### Data extract
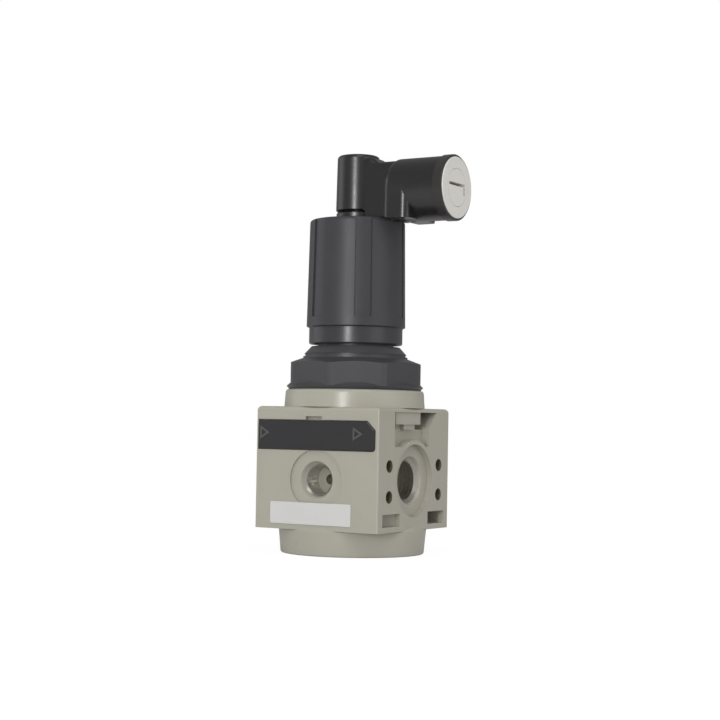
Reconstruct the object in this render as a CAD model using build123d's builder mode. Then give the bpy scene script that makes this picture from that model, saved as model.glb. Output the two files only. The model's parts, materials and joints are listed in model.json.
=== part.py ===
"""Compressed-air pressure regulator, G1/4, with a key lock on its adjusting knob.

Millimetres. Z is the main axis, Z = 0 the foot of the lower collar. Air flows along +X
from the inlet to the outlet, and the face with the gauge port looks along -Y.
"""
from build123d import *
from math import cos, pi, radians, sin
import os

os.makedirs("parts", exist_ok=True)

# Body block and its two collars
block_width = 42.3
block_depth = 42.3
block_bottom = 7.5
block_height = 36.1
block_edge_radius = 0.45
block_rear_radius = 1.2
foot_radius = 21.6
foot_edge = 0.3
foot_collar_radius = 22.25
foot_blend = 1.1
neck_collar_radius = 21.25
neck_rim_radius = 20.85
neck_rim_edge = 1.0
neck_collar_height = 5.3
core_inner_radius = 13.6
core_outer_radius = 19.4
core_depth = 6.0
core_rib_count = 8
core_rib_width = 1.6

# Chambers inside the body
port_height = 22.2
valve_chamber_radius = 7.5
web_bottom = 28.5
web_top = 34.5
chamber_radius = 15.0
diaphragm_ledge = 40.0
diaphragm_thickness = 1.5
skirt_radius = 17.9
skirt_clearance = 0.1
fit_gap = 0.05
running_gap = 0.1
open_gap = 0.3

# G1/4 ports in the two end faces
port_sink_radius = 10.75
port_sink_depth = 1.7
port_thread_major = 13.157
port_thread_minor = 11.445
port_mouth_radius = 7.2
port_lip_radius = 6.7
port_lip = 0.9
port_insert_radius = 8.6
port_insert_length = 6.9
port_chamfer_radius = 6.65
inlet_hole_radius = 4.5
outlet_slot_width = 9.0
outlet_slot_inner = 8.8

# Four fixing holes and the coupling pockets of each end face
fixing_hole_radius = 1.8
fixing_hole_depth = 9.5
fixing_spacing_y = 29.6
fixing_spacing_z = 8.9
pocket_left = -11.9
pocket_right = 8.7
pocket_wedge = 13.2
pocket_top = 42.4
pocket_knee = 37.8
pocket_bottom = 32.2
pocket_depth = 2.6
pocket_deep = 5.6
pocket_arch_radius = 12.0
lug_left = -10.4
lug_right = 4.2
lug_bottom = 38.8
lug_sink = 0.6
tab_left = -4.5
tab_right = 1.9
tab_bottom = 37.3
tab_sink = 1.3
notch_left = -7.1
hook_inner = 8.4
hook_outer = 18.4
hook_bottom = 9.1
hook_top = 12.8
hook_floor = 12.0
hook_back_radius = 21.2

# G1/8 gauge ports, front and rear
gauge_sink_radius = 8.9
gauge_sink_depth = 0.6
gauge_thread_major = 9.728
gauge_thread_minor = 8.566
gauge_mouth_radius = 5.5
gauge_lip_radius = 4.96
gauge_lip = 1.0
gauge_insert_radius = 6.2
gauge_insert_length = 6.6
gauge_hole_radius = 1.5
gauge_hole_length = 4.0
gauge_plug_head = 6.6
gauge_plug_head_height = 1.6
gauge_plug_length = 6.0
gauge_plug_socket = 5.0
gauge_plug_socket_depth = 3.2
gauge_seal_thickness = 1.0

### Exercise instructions
Beginning at the top of the data, extract each line through the line containing "open_gap = 0.3" and return those lines exactly, with nothing added.

### Output of the exercise
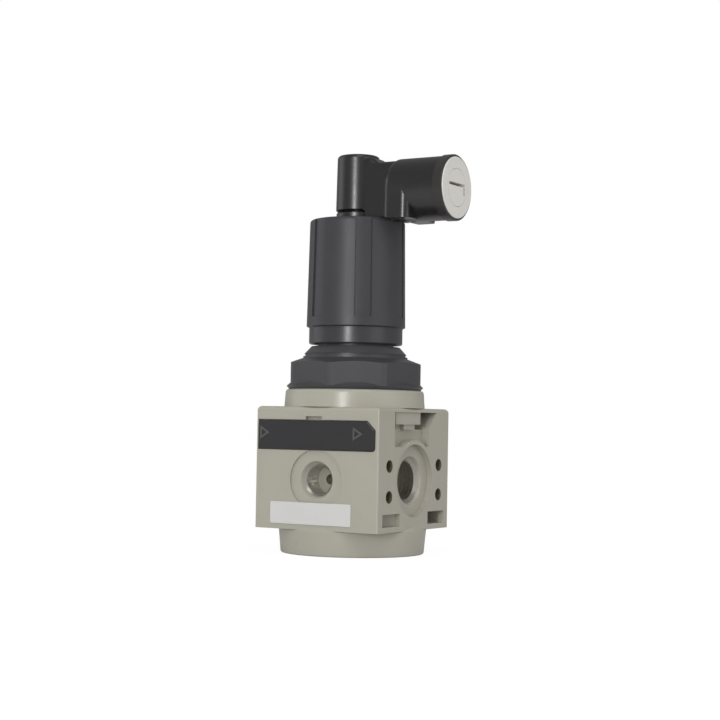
Reconstruct the object in this render as a CAD model using build123d's builder mode. Then give the bpy scene script that makes this picture from that model, saved as model.glb. Output the two files only. The model's parts, materials and joints are listed in model.json.
=== part.py ===
"""Compressed-air pressure regulator, G1/4, with a key lock on its adjusting knob.

Millimetres. Z is the main axis, Z = 0 the foot of the lower collar. Air flows along +X
from the inlet to the outlet, and the face with the gauge port looks along -Y.
"""
from build123d import *
from math import cos, pi, radians, sin
import os

os.makedirs("parts", exist_ok=True)

# Body block and its two collars
block_width = 42.3
block_depth = 42.3
block_bottom = 7.5
block_height = 36.1
block_edge_radius = 0.45
block_rear_radius = 1.2
foot_radius = 21.6
foot_edge = 0.3
foot_collar_radius = 22.25
foot_blend = 1.1
neck_collar_radius = 21.25
neck_rim_radius = 20.85
neck_rim_edge = 1.0
neck_collar_height = 5.3
core_inner_radius = 13.6
core_outer_radius = 19.4
core_depth = 6.0
core_rib_count = 8
core_rib_width = 1.6

# Chambers inside the body
port_height = 22.2
valve_chamber_radius = 7.5
web_bottom = 28.5
web_top = 34.5
chamber_radius = 15.0
diaphragm_ledge = 40.0
diaphragm_thickness = 1.5
skirt_radius = 17.9
skirt_clearance = 0.1
fit_gap = 0.05
running_gap = 0.1
open_gap = 0.3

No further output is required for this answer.